Okay. This is the biggest issue I have with Mariner. It is too easy. Once I had an idea to manage the deck, I’d say I’d win at least two thirds of the time over the course of a couple dozen plays.

But, here’s the flip side. I got In a couple dozen plays in short order. More than that, it has kept in coming out and kept on getting played. Like so many tiny solitaires, it’s takes no time and no space to play but I also like the card manipulation. There’s just enough there to keep my mind rolling along. It would be interesting to see the game expanded to eighteen or more cards.

Oh, and I also like very simple, from-a-science-text-book-from-the-70s art for the low ink version. Very ink friendly but very evocative at the same time.
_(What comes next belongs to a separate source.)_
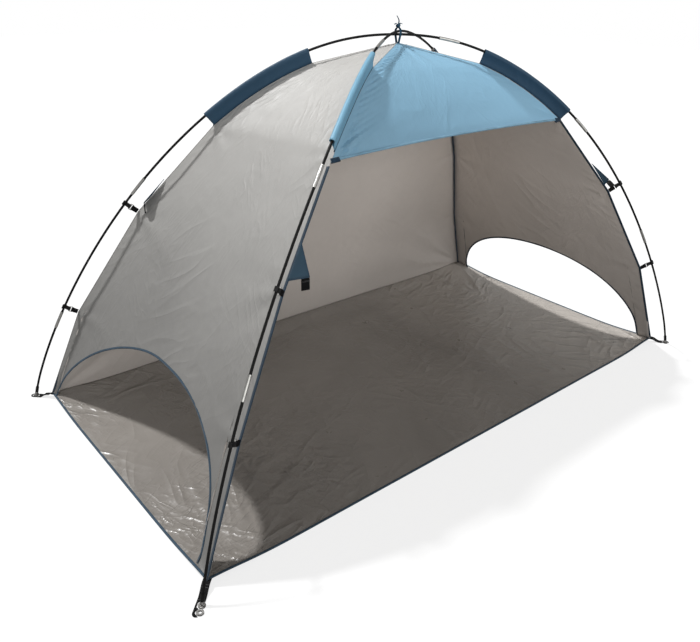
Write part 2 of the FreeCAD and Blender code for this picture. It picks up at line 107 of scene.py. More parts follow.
CANOPY_FLAT = (3.0, 1.7)
THREAD = 0.0011             # pitch of the canopy cloth's weave, and of the ribs across its tapes
STITCH = 0.0042             # pitch of the stitches along the tapes, and below it how much of that is thread
STITCH_SHARE = 0.68
STITCH_THREAD = 0.00045     # half the width of a line of stitches
FLOOR_THREAD = 0.0016
CREASES = (                 # turn in degrees, scale, how drawn out, and depth of the cloth's creases
    (38.0, 11.0, 4.0, 0.0016),
    (-52.0, 15.0, 3.5, 0.0014),
    (-40.0, 24.0, 3.0, 0.0010),
    (80.0, 26.0, 3.0, 0.0006),
)
FLOOR_CREASES = (           # the same, of the groundsheet's
    (75.0, 7.0, 3.5, 0.0050),
    (25.0, 10.0, 3.0, 0.0034),
    (-50.0, 13.0, 3.0, 0.0026),
    (100.0, 26.0, 2.5, 0.0014),
    (10.0, 34.0, 2.5, 0.0010),
)
CAMERA_PLACE = Vector((-1.529, -1.624, 1.295))
CAMERA_ANGLES = (-40.51, 26.50, -1.52)      # azimuth, elevation and roll, in degrees
CAMERA_LENS = 35.99
GROUND_GLOW = 0.76          # how white the camera sees the stage's floor
SKY_LIGHT = 0.30            # strength of the light from the white surroundings
SUNS = (                    # name, the way the light travels, strength, and angle in degrees
    ("key", (0.26, -0.52, -1.0), 3.1, 4.5),
    ("fill", (0.18, 0.95, -0.16), 2.0, 80.0),
)
CAD_LOOKS = (               # part of a CAD node's name, and the look of such nodes
    ("section", "rod"),
    ("ferrules", "steel"),
    ("pole_tips", "dull_steel"),
    ("corner_eyelets", "eyelet"),
    ("clip_rings", "bright"),
    ("hook_", "plastic"),
    ("shock_cord", "elastic"),
)
CORNERS = ("front_left", "front_right", "back_left", "back_right")
MIDDLE = Vector((0.0, 0.0, 0.4))    # a point inside, to tell outwards from inwards
UP = Vector((0.0, 0.0, 1.0))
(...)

When I wrote the rough draft for this blog some weeks ago, I ended by saying Mariner is a fair-to-middling game. And I still think that’s true. But I keep on playing it. It’s like a comfy pair of slippers that won’t do for a real walk but are nice to have on.



Saturday, June 1, 2019

My May PnP

May has gone by (whoosh!) and it’s been another month where I’ve done some print-and-play crafting. In the merry, merry month of May, I made:

The Shooting Party
Mech Capture
Tic Tac Tactics (2019 9-Card Contest)
Orchard (two sets of numbered cards, one-sided)
Trial With Error (2019 9-Card Contest)
Fire & Fury (2019 9-Card Contest)

May was a good month for me. Not only did I actually make some stuff, I stuck closer to my goal of crafting while not binging. I had planned on making two ‘larger’ projects plus some smaller stuff. My only ‘binge’ was Mech Capture and that’s because I really wanted to play it right away :D (Yeah, crafting just to craft and game hording are motivations too)

And now we’re entering into Summer, which i know can be a much harder time to get any PnP done. I’m hoping that going into the summer with a plan will let me get at least one project done a month.